We passed a number of areas where the heather had been burnt (which incidentally provides the title for the book on ACA Setting the Fell on Fire which I am currently reading) and I was told that one reason that this is done is to stop the heather from growing too high. High heather offers the grouse more effective spaces to hide in. As this fell is a prime grouse and pheasant shooting estate the landscape is very deliberately managed in order to maximise the number of birds that can be shot. I got an explanation on how these shoots operate, how many people are required to beat the ground, load the guns and so on and how important a role this plays in the local economy. What's more, I also learnt about how the village had changed hands from being owned by one man to being broken up and buildings sold off, again altering the possession and usage of the land. I found it quite fascinating to be able to see these connections between economics and landscape, connections which run deeper still as the estate is now owned by a man who made his money on hedge funds in the city and whose clients who come here to shoot include members of the royal family and the international super rich. It was a surprise for me to realise that the fortunes of this rugged and unforgiving land were so intricately connected to those of global finance.

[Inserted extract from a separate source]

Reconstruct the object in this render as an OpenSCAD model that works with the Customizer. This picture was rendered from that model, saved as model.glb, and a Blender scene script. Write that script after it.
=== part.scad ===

This was just about the only proper signpost I noticed on the entire route and it was in a pretty sorry state, the letters barely readable. This was clearly a terrain that did nothing to encourage random walkers. As we made our way beyond this point the ground changed becoming more waterlogged and gradually started descending from the high fell.
Towards the end of the walk the sun started breaking through producing the stereotypical God light effect. Landscape photography on a pocket camera rarely begins to do places like this justice; you'll have to fill in the missing gap between being there and looking at it on a screen.
The film Ice Cold in Alex came to mind on more than one occasion during the walk as our final destination was the pub in Allendale. OK so our hardship was perhaps a little less than theirs: it was windburn not sunburn that aggressed us and our Germans were not Rommel's soldiers in hot pursuit but Sid and Kaiser the two schnauzers we were walking. That aside, the walk was physically demanding and once we passed a certain point the conversation slowed down and a steely determination to reach the pub took over. The reward of beer at the end of a journey is not to be underestimated: even if my head was by this point more or less numbed my body was carrying me forward and was looking forward to sitting down beside a fire and draining a pint.
And then, firmly in autopilot, I rounded the corner and saw Allendale ahead of us. Down into the village and into the large white building in the centre of the picture we descended: The Golden Lion. And yes, the beer most definitely was "worth waiting for". The bus ride back to Allenheads took all of about fifteen minutes compared to the four and a quarter hours over the fell but this was most certainly was not a journey of convenience but rather one that was about experiencing the character of the place. I'm sure on a windless Summer's day it would be stunning and completely different to observe but, tough as it was, I was happy to have seen it on this more animated day when it was not trying to please. The austerity made perfect sense.